Issue: Winter 2018

Winter Reading


Rock Stars at Home

You can tell a lot about people from the way they live, and rock stars are no exception. From Graceland to Neverland, private planes to island hideaways, rock stars always live large and Rock Stars at Home takes you on a private tour inside the houses, pools, planes, music rooms , playgrounds of the biggest names in rock and pop. A collaborative effort from six of music’s notable journalists--Chris Charlesworth, Eddi Fiegel, Bryan Reesman, Colin Salter, Simon Spence and Daryl Easlea—the 176-page hardcover takes fans on a private tour of thirty rock legends’ homes from Elvis Presley and the Beatles to Prince and Ozzy Osbourne. With these images the book will have you gasp in astonishment at the crazy worlds these artists created for themselves. 

One Lucky Bastard - Roger Moore

In a career that spans over seven decades, Roger Moore has been at the very heart of Hollywood. He’s a knight, an actor and has starred in films that have made him famous he world over. He’s also a tremendous prankster, joker and raconteur, yet he is well known as one of the nicest guys in the business. On and off the screen, he has always been up for some fun. In One Lucky Bastard, a fabulous collection of true stories from his stellar career, Moore lifts the lid on the movie business, from Hollywood to Pinewood (UK) with outrageous tales from his own life and career as well as those told to him by a host of stars and filmmakers. Wonderfully entertaining and laugh-out-loud funny, this is vintage Moore at his very best.

Bettie Page The Lost Years

When the 2013 documentary Bettie Page Reveals All was released, one could assume we would never again hear directly from the adored icon.

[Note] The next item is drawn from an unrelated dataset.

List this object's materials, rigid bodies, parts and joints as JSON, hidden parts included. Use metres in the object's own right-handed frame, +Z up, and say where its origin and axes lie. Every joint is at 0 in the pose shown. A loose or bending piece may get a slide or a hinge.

After all, the film was narrated by Bettie Mae Page herself. Fortunately for the hordes of Bettie fans worldwide, a bounty of unreleased Bettie material awaits. Following her death in 2008 at 85, boxes of Bettie mementoes gathered dust in her nephew’s Bakersfield house. Bettie’s beloved sister, Goldie Jane Page, had carefully stored family photos—the bulk of which feature Bettie never published and few even knew existed. Goldie’s son, Ron Brem, shared the family files with author Tori Rodriguez with Ron Brem, whose Bettie Page: The Lost Years – An intimate look at the Queen of Pinups through her private letters and never-published photos tell the unknown story of Bettie’s “lost years” following her retirement from modeling in 1957.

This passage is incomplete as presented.